Grilled entrees are particularly well executed. My choice for the best dish overall is the carnitas platter. Succulent cubes of roasted, then grilled, pork were served with rice, beans, and salad, resulting in a filling and decadent dinner without cheese or sauce of any kind.
After indulging in such a substantial meal, we ordered dessert more out of habit than hunger. Unfortunately, the most appealing option, the burrito de manzana, wasn't available that night. Instead we shared a flan. The prepackaged individual cup of pudding looked as though it had come from a supermarket case. Dense and sweet and riddled with air pockets, the firm caramel custard tasted store-bought, too. Given the fact that the restaurant doesn't serve coffee, you'll probably want to have dessert elsewhere.

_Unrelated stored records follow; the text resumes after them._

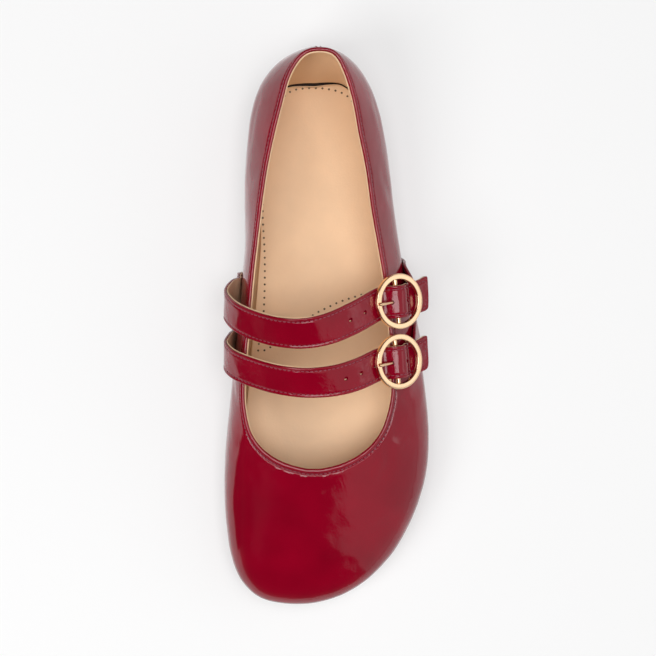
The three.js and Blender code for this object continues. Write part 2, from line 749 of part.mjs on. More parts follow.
const patent = new THREE.MeshStandardMaterial({ color: 0x8c001c, roughness: 0.15, metalness: 0 });
const tan = new THREE.MeshStandardMaterial({ color: 0xdeb487, roughness: 0.6, metalness: 0 });
const rubber = new THREE.MeshStandardMaterial({ color: 0x2a1a14, roughness: 0.8, metalness: 0 });
const brass = new THREE.MeshStandardMaterial({ color: 0xe8c58a, roughness: 0.2, metalness: 1 });

const shoe = new THREE.Group();

function addPiece(name, geometry, material) {
  const mesh = new THREE.Mesh(geometry, material);
  mesh.name = name;
  shoe.add(mesh);
}

addPiece('outsole', makeOutsole(), rubber);
addPiece('insole', makeInsole(), tan);
addPiece('upper', makeUpper(), patent);
for (const [name, design] of [['rear', REAR_STRAP], ['front', FRONT_STRAP]]) {
  addPiece(`${name}_strap`, makeStrap(design), patent);
  addPiece(`${name}_buckle_tab`, makeTab(design), patent);
  addPiece(`${name}_buckle`, makeBuckle(design), brass);
  addPiece(`${name}_prong`, makeProng(buckleFrame(design), PRONG_RADIUS, 16), brass);
}

// The middle of the footprint comes to the origin.
const footprint = new THREE.Box3().setFromObject(shoe);
const centre = footprint.getCenter(new THREE.Vector3());
shoe.position.set(-centre.x, -centre.y, 0);

export default shoe;
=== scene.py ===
"""Mary jane shoe with two buckled instep straps, dressed around its CAD frame.

Runs as a script in Blender 4.5. Sizes in the code are millimetres in the frame's own axes: X runs
from the inner side of the foot to the outer side, Y from toe to heel, Z up. Meshes are in metres.
"""

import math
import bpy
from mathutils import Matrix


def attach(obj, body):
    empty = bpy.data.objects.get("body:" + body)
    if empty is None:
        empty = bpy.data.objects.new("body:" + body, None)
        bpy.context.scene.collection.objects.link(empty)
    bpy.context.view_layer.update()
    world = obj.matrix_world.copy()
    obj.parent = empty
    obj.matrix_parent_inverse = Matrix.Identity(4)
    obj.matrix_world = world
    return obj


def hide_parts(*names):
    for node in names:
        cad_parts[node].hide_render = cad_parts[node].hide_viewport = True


bl_info = {
    "name": "Mary jane shoe",
    "version": (1, 0, 0),
    "blender": (4, 5, 0),
    "location": "View3D > Sidebar > Shoe",
    "description": "Builds a patent leather mary jane shoe with two buckled straps",
    "category": "Add Mesh",
}

import bmesh
import bpy
import numpy as np
from bpy.props import FloatProperty, FloatVectorProperty, PointerProperty
from mathutils import Matrix, Vector, noise

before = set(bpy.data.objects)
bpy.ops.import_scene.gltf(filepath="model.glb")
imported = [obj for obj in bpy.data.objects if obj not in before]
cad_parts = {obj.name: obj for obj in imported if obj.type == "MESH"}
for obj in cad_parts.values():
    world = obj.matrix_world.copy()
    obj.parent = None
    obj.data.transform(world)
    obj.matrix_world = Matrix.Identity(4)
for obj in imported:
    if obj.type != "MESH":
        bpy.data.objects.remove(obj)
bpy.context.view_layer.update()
MM = 0.001

# Sizes of the CAD model, from its source
LENGTH = 250
BALL_WIDTH = 93
HEEL_HEIGHT = 54
THROAT_HEIGHT = 41
UPPER_WALL = 2
FEATHER_TUCK = 3.5
GAP = 0.3
SOLE_THICKNESS = 4.5
SOLE_MARGIN = 1.3
TOE_SPRING = 5.5
HEEL_BEVEL = 1.2
ARCH_LIFT = 2
INSOLE_THICKNESS = 3.2
INSOLE_CUP = 1.4
STRAP_WIDTH = 14.2
STRAP_THICKNESS = 1.8
STRAP_TAIL = 6
TAB_WIDTH = 12
TAB_THICKNESS = 1.3
BAR_SHOW = 2.6
RING_FACE = 2.5
RING_THICKNESS = 2.2
BAR_RADIUS = 1
PRONG_RADIUS = 0.7
BUCKLE_TILT = 29
BUCKLE_TURN = 6
BUCKLE_FACING = -4
STRAP_LEAN = 29
TAIL_TURN = 16  # degrees, strap's tail turned to the heel beyond the ring
TAIL_ASIDE = 2.7  # tail's end moved to the heel
TAIL_MORE = 2.6  # longer tail than in the CAD model
TAIL_SLANT = 0.4  # slope of the cut end of the tail

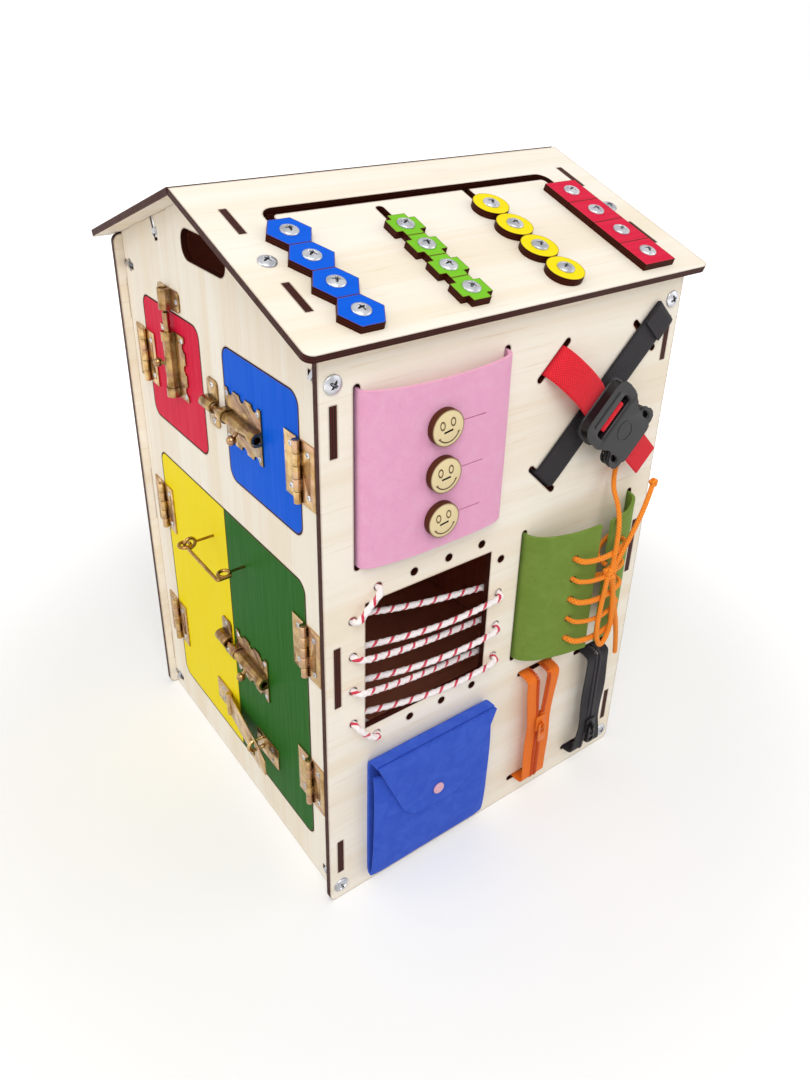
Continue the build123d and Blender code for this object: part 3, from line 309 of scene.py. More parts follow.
# Two-colour twisted cotton lace: a thin red yarn laid among white ones, so that red bars wind round the cord
def twistedMaterial(name, white, red, dust, pitch):
    material, add, shader = newMaterial(name, Roughness=0.85, Sheen_Weight=0.2)
    along, around = add("SeparateXYZ", add("UVMap", uv_map="along")).outputs[:2]
    turn = add("Math FRACT", add("Math ADD", add("Math DIVIDE", along, pitch), around))
    band = add("Math MULTIPLY", add("MapRange", turn, 0.0, 0.04), add("MapRange", turn, 0.25, 0.21))
    shade = add("TexNoise", add("TexCoord").outputs["Object"], Scale=900.0, Detail=4.0)
    wire(shader, Base_Color=add("Mix", add("MapRange", shade, 0.4, 0.7, 0.0, 0.2),
                                add("Mix", band, white, red), dust),
         Normal=add("Bump", Height=shade, Strength=0.3, Distance=0.0003))
    return material


candyCotton = twistedMaterial("redWhiteCottonLace", "#fbf3f2", "#d22a48", "#b9a0a4", 10.5)
print("stage: materials")


def shadeSmooth(mesh, sharp):
    mesh.polygons.foreach_set("use_smooth", [True] * len(mesh.polygons))
    mesh.set_sharp_from_angle(angle=math.radians(sharp))


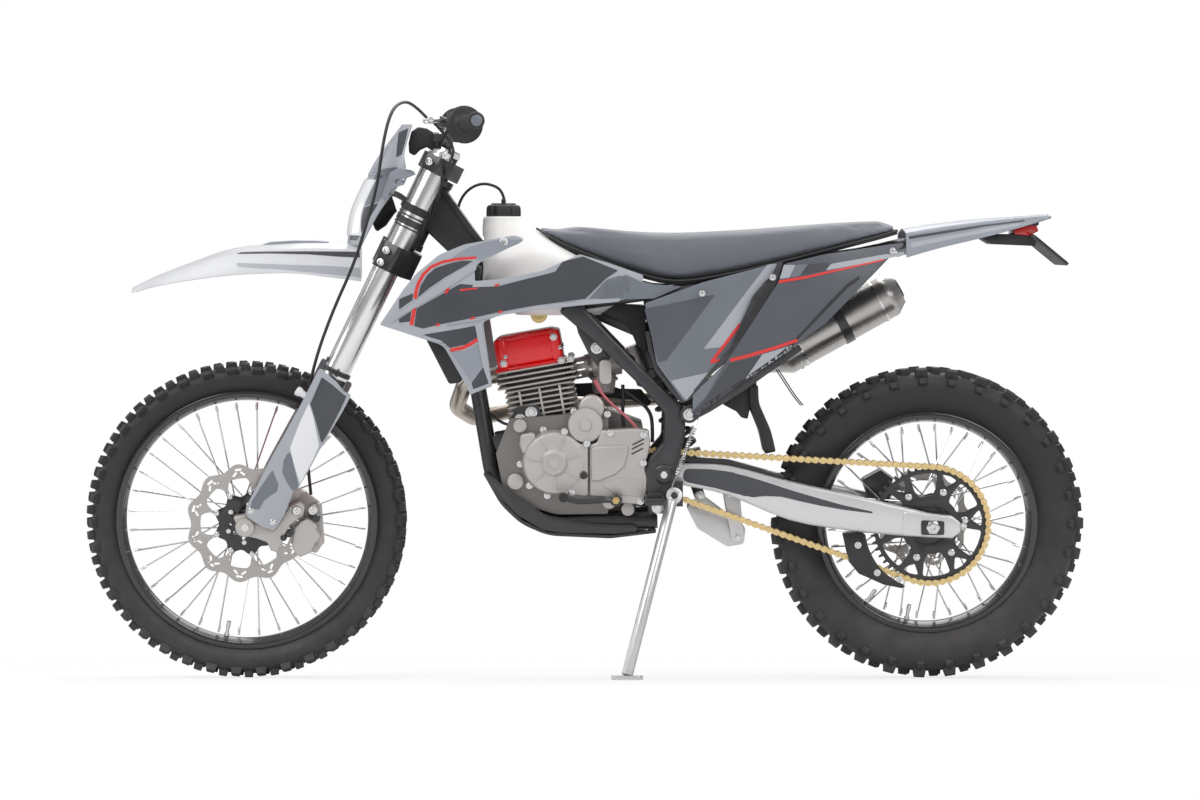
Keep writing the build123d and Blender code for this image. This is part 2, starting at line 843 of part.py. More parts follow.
def seat_face(x, half_width, top_z, low_z, crown):
    """Seat section at x: flat base, upright sides leaning in, crowned top."""
    shoulder = top_z - crown
    waist = half_width * 0.82
    return cross_plane(x) * make_face(
        [
            Line((-half_width, low_z), (half_width, low_z)),
            Line((half_width, low_z), (waist, shoulder)),
            ThreePointArc((waist, shoulder), (0, top_z), (-waist, shoulder)),
            Line((-waist, shoulder), (-half_width, low_z)),
        ]
    )


# x, half width, top, underside, crown
seat_sections = [
    (634, 34, 992, 985, 3),
    (745, 74, 984, 930, 10),
    (930, 108, 972, 872, 14),
    (1120, 116, 981, 904, 14),
    (1300, 108, 994, 950, 12),
    (1425, 84, 998, 984, 6),
]
nodes["seat"] = loft([seat_face(*row) for row in seat_sections])

shroud_outline = [
    (306, 780),
    (357, 856),
    (383, 888),
    (431, 928),
    (485, 950),
    (547, 961),
    (576, 966),
    (614, 959),
    (518, 910),
    (507, 900),
    (507, 872),
    (557, 872),
    (648, 892),
    (732, 926),
    (787, 910),
    (860, 882),
    (864, 819),
    (812, 830),
    (721, 829),
    (634, 819),
    (525, 786),
    (544, 647),
    (499, 633),
    (441, 736),
    (328, 773),
]
left_shroud = dished(shroud_outline, (590, -166, 860), (0.11, -1, 0.12), 3000, 5, -260, -90)
nodes["shrouds"] = apart(*both(left_shroud))
# the scoop's outer wall stands outside the fork's sweep, its duct behind it
scoop_outline = [(400, 846), (446, 905), (520, 905), (476, 655), (450, 652), (402, 746)]
duct_outline = [(448, 866), (466, 905), (520, 905), (488, 720), (440, 720)]
left_scoop = slab(scoop_outline, -152, -130, 4) + slab(duct_outline, -131, -84, 4)
nodes["scoops"] = apart(*both(left_scoop))

side_panel_outline = [
    (868, 824),
    (992, 869),
    (1149, 911),
    (1138, 866),
    (1074, 780),
    (1052, 725),
    (952, 614),
    (894, 693),
]
left_side_panel = dished(side_panel_outline, (1000, -142, 770), (0, -1, 0.08), 1300, 5, -220, -90)
nodes["side_panels"] = apart(*both(left_side_panel))
tail_panel_outline = [
    (1168, 909),
    (1397, 950),
    (1431, 953),
    (1397, 925),
    (1252, 780),
    (1079, 661),
    (982, 585),
    (965, 592),
    (1066, 737),
    (1150, 866),
]
left_tail_panel = dished(tail_panel_outline, (1210, -142, 830), (0.1, -1, 0.1), 1300, 5, -220, -60)
right_tail_panel = mirror(left_tail_panel, about=Plane.XZ) - rod(
    (1080, 147, 650), (1460, 152, 862), 58
)
nodes["tail_panels"] = apart(left_tail_panel, right_tail_panel.solids().sort_by(SortBy.VOLUME)[-1])

# x, half width at the shoulder, top, half width at the lower edge, lower edge
rear_fender_sections = [
    (1434, 83, 984, 97, 925),
    (1500, 81, 994, 93, 942),
    (1600, 74, 1004, 84, 966),
    (1738, 48, 1014, 54, 1006),
]
nodes["rear_fender"] = loft([arch_face(*row, 4) for row in rear_fender_sections])
nodes["tail_lamp"] = slab([(1668, 972), (1672, 996), (1714, 1000), (1722, 978), (1700, 968)], -42, 42, 3)
plate_dir = Vector(0.773, 0, -0.634).normalized()
plate_normal = Vector(0.634, 0, 0.773).normalized()
plate_middle = Vector(1741, 0, 938)
plate_skin = 6
plate_hole_y = 60
plate_hole_r = 3.2
plate_plane = Plane(origin=plate_middle, x_dir=plate_dir, z_dir=plate_normal)
plate = extrude(plate_plane * RectangleRounded(100, 176, 10), plate_skin / 2, both=True)
for side in (-1, 1):
    hole = plate_middle + Vector(0, side * plate_hole_y, 0)
    start = hole - plate_normal * plate_skin
    end = hole + plate_normal * plate_skin
    plate -= rod((start.X, start.Y, start.Z), (end.X, end.Y, end.Z), plate_hole_r)
nodes["plate_holder"] = joined(
    slab([(1600, 962), (1612, 972), (1704, 972), (1716, 962), (1716, 946), (1620, 950)], -36, 36),
    plate,
)

# ---------------------------------------------------------------- swingarm and rear suspension

# x, inner y, outer y, underside, top
arm_sections = [
    (886, 60, 92, 444, 478),
    (1050, 66, 94, 408, 474),
    (1180, 72, 108, 356, 440),
    (1310, 92, 118, 334, 412),
    (1516, 96, 120, 316, 364),
]


def arm_face(x, inner, outer, low, high):
    return cross_plane(x) * make_face(
        Polyline((-inner, low), (-outer, low), (-outer, high), (-inner, high), close=True)
    )


left_arm = loft([arm_face(*row) for row in arm_sections], ruled=True)
swingarm = joined(
    left_arm,
    mirror(left_arm, about=Plane.XZ),
    across(pivot[0], pivot[1], -96, 96, 17),
    slab([(1030, 414), (1030, 468), (1100, 452), (1100, 404)], -70, 70),
    across(wheelbase, rear_axle_z, -132, 132, rear_axle_r),
    across(wheelbase, rear_axle_z, -132, -118, 17),
    across(wheelbase, rear_axle_z, 118, 132, 17),
    across(wheelbase, rear_axle_z, -100, chain_y - 3 - clearance, 15),
    across(wheelbase, rear_axle_z, disc_y_rear + 2 + clearance, 100, 15),
)
swingarm -= across(wheelbase, rear_axle_z, -133, 133, axle_bore_r)
swingarm -= across(pivot[0], pivot[1], -137, 137, 10)
nodes["swingarm"] = swingarm

guide_outline = [
    (1298, 324),
    (1312, 262),
    (1332, 238),
    (1386, 214),
    (1426, 206),
    (1444, 218),
    (1426, 248),
    (1396, 300),
    (1330, 330),
]
guide = slab(guide_outline, chain_y - 16, chain_y + 14)
nodes["chain_guide"] = guide - slab(
    [(1200, 330), (1200, 280), (1500, 170), (1500, 230)], chain_y - 10, chain_y + 10
) - across(wheelbase, rear_axle_z, chain_y - 20, chain_y + 20, rear_tip_r + 12)

shock_top = (868, 0, 760)
shock_foot = (990, 0, 400)
nodes["shock"] = joined(
    rod(shock_top, shock_foot, 12),
    rod((874, 0, 740), (902, 0, 660), 19),
    rod((902, 0, 660), (962, 0, 482), 34),
    across(shock_top[0], shock_top[2], -18, 18, 15),
)
nodes["linkage"] = joined(
    slab([(960, 378), (1000, 398), (1090, 330), (1086, 296), (1050, 290), (985, 330)], -28, 28, 8),
    across(990, 400, -34, 34, 12),
    slab([(1040, 420), (1075, 420), (1086, 310), (1060, 300)], -44, -32),
    slab([(1040, 420), (1075, 420), (1086, 310), (1060, 300)], 32, 44),
)
caliper_rear = slab([(1352, 430), (1392, 452), (1420, 436), (1410, 380), (1372, 372)], 48, 96, 6)
nodes["rear_caliper"] = caliper_rear - across(
    wheelbase, rear_axle_z, disc_y_rear - 2 - clearance, disc_y_rear + 2 + clearance, 110 + clearance
)
nodes["mud_flap"] = slab([(1010, 640), (1060, 560), (1112, 520), (1116, 526), (1066, 568), (1018, 644)], -48, 48)

# ---------------------------------------------------------------- skid plate, pegs, pedals, stand

skid_bottom = [(524, 456), (561, 391), (604, 350), (660, 325), (795, 319), (893, 331)]
skid_plate = slab(
    skid_bottom + [(893, 335), (796, 323), (661, 329), (607, 354), (565, 394), (529, 459)], -112, 112
)
skid_side = slab(
    skid_bottom + [(890, 344), (787, 344), (712, 362), (669, 373), (609, 398), (535, 460)], -116, -112
)
skid_plate = joined(skid_plate, skid_side, mirror(skid_side, about=Plane.XZ))
nodes["skid_plate"] = skid_plate

peg = slab([(868, 398), (868, 412), (910, 412), (910, 398)], -208, -150)
peg += slab([(876, 396), (876, 420), (904, 420), (904, 396)], -152, -130)
nodes["footpegs"] = apart(*both(peg))
shift_lever = pipe([(806, -150, 404), (740, -156, 396), (694, -160, 412)], 6, [60])
shift_lever += across(694, 412, -186, -156, 8)
shift_lever += across(806, 404, -156, -128, 11)
brake_pedal = pipe([(870, 150, 372), (780, 158, 372), (690, 162, 400)], 6, [90])
brake_pedal += across(690, 400, 158, 192, 9)
brake_pedal += across(870, 372, 128, 156, 11)
nodes["foot_levers"] = apart(shift_lever, brake_pedal)

pivot_r = 7
stand_dir = Vector(0.062, -1, 0.25).normalized()


def on_pin(distance):
    """Point on the side stand's pin, distance outwards from its middle."""
    p = Vector(*stand_pivot) + stand_dir * distance
    return (p.X, p.Y, p.Z)


bracket = slab([(908, 442), (950, 442), (950, 388), (908, 388)], -130, -122)
bracket += rod(on_pin(-28), on_pin(-9), 15)
nodes["stand_bracket"] = bracket + rod(on_pin(-20), on_pin(14), pivot_r)
ankle = (stand_foot[0], stand_foot[1], stand_foot[2] + 10)
stand = rod((stand_pivot[0] - 5, stand_pivot[1] - 8, stand_pivot[2] - 12), ankle, 12)
stand += rod(on_pin(-8), on_pin(12), 17)
stand -= rod(on_pin(-10), on_pin(16), pivot_r + bearing_gap)
sole = Plane(origin=stand_foot, x_dir=(1, 0, 0), z_dir=(0, sin(lean_rad), cos(lean_rad)))
stand += extrude(sole * RectangleRounded(66, 44, 14), 9)
nodes["side_stand"] = stand

# ---------------------------------------------------------------- seats between pieces


def trimmed(shape, around):
    """The shape cut back from the pieces around it, its slivers dropped."""
    solids = []
    for solid in shape.solids():
        whole = solid
        for other in around:
            whole = whole - nodes[other]
        solids.append(whole.solids().sort_by(SortBy.VOLUME)[-1])
    return solids[0] if len(solids) == 1 else Compound(solids)


# the right-hand panels stand clear of the exhaust
exhaust_space = rod((1040, 150, 640), (1150, 148, 686), 30)
exhaust_space += rod((820, 163, 602), (1080, 150, 656), 24)
for name in ("side_panels", "tail_panels"):
    left, right = nodes[name].solids().sort_by(Axis.Y)
    right = (right - exhaust_space).solids().sort_by(SortBy.VOLUME)[-1]
    nodes[name] = Compound([left, right])

# piece, then the pieces that keep their shape where it meets them
seats = [
    ("cradle", ["frame"]),
    ("subframe", ["frame"]),
    ("crankcase", ["cradle", "frame"]),
    ("cylinder", ["crankcase"]),
    ("left_covers", ["crankcase"]),
    ("starter", ["crankcase", "left_covers"]),
    ("right_cover", ["crankcase", "cradle"]),
    ("carburettor", ["cylinder"]),
    ("airbox", ["carburettor", "shock", "subframe", "frame"]),
    ("exhaust_header", ["cylinder", "muffler"]),
    ("tank", ["frame", "subframe", "cradle"]),
    ("seat", ["subframe", "tank"]),
    ("linkage", ["shock", "swingarm"]),
    ("rear_caliper", ["swingarm"]),
    ("plate_holder", ["tail_lamp", "rear_fender"]),
    ("stand_bracket", ["frame"]),
    ("footpegs", ["frame"]),
    ("foot_levers", ["left_covers", "right_cover", "frame"]),
    ("levers", ["controls"]),
    ("fork_guards", ["fork_legs", "fork_tubes"]),
    ("headlight_mask", ["fork_tubes", "headlight_lens"]),
    ("front_caliper", ["fork_legs"]),
    ("brake_hose", ["front_caliper", "controls", "triple_clamps"]),
]
for name, around in seats:
    nodes[name] = trimmed(nodes[name], around)

# ---------------------------------------------------------------- resting place

steering = [
    "triple_clamps",
    "handlebar",
    "grips",
    "controls",
    "levers",
    "fork_tubes",
    "fork_legs",
    "fork_guards",
    "front_caliper",
    "front_fender",
    "headlight_mask",
    "headlight_lens",
    "brake_hose",
]
front_wheel = ["front_tyre", "front_rim", "front_spokes", "front_hub", "front_disc"]
steer_axis = Axis(steer_base, steer_dir)
ground_axis = Axis((0, 0, 0), (1, 0, 0))


def turned(shape, steers):
    if steers:
        shape = shape.rotate(steer_axis, steer_rest)
    return shape.rotate(ground_axis, lean)


os.makedirs("parts", exist_ok=True)
placed = {}
for name, shape in nodes.items():
    placed[name] = turned(shape, name in steering or name in front_wheel)
boxes = [shape.bounding_box() for shape in placed.values()]
low_x = min(box.min.X for box in boxes)
high_x = max(box.max.X for box in boxes)
low_y = min(box.min.Y for box in boxes)
high_y = max(box.max.Y for box in boxes)
low_z = min(box.min.Z for box in boxes)
high_z = max(box.max.Z for box in boxes)
shift = Pos(-(low_x + high_x) / 2, -(low_y + high_y) / 2, -low_z)
for name, shape in placed.items():
    export_step(shift * shape, f"parts/{name}.step")
print("size", high_x - low_x, high_y - low_y, high_z - low_z, "shift", shift.position)
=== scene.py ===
import bmesh
import bpy
import json
import numpy as np
from math import atan2, cos, pi, radians, sin, sqrt, tan
from mathutils import Matrix, Vector
from mathutils.bvhtree import BVHTree
from mathutils.geometry import delaunay_2d_cdt

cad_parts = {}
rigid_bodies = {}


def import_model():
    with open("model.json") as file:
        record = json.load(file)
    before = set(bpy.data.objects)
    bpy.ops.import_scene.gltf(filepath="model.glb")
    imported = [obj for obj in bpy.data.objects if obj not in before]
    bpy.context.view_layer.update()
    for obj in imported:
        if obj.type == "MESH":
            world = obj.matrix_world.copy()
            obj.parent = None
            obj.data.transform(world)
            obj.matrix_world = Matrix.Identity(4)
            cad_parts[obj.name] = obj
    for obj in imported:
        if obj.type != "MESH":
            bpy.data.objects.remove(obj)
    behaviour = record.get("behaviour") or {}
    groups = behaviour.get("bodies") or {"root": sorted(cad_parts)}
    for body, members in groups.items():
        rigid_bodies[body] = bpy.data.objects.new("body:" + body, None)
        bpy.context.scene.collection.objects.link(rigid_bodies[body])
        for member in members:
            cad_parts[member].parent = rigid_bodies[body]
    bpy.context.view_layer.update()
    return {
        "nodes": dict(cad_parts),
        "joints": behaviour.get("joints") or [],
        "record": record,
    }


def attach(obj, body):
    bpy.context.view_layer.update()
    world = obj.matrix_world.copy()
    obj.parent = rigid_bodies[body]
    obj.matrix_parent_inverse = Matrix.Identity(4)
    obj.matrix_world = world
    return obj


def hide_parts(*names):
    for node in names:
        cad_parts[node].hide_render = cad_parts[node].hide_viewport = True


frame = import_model()
cadNodes = frame["nodes"]
joints = {joint["name"]: joint for joint in frame["joints"]}
print("frame loaded:", len(cadNodes), "nodes")

# spaces
# Pieces are drawn in millimetres on the upright, straight-ahead machine: x runs rearwards from
# the front axle, y to the rider's right, z up. A body's space puts them where the frame stands.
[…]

There are a number of other eateries within walking distance of Taquerias El Mexicano, and even more just a short drive away near the Normandy fountain. On our next beach outing, I plan to take my husband along. I hope his little brother can come too; lately he has been busy studying road signs so he can get his learner's permit. Too bad Taquerias El Mexicano doesn't have a drive-thru.
Taquerias El Mexicano
6974 Collins Ave, Miami Beach; 305-864-5220. Open daily from 11:00 a.m. till 10:00 p.m (may close earlier on weekdays, so call first).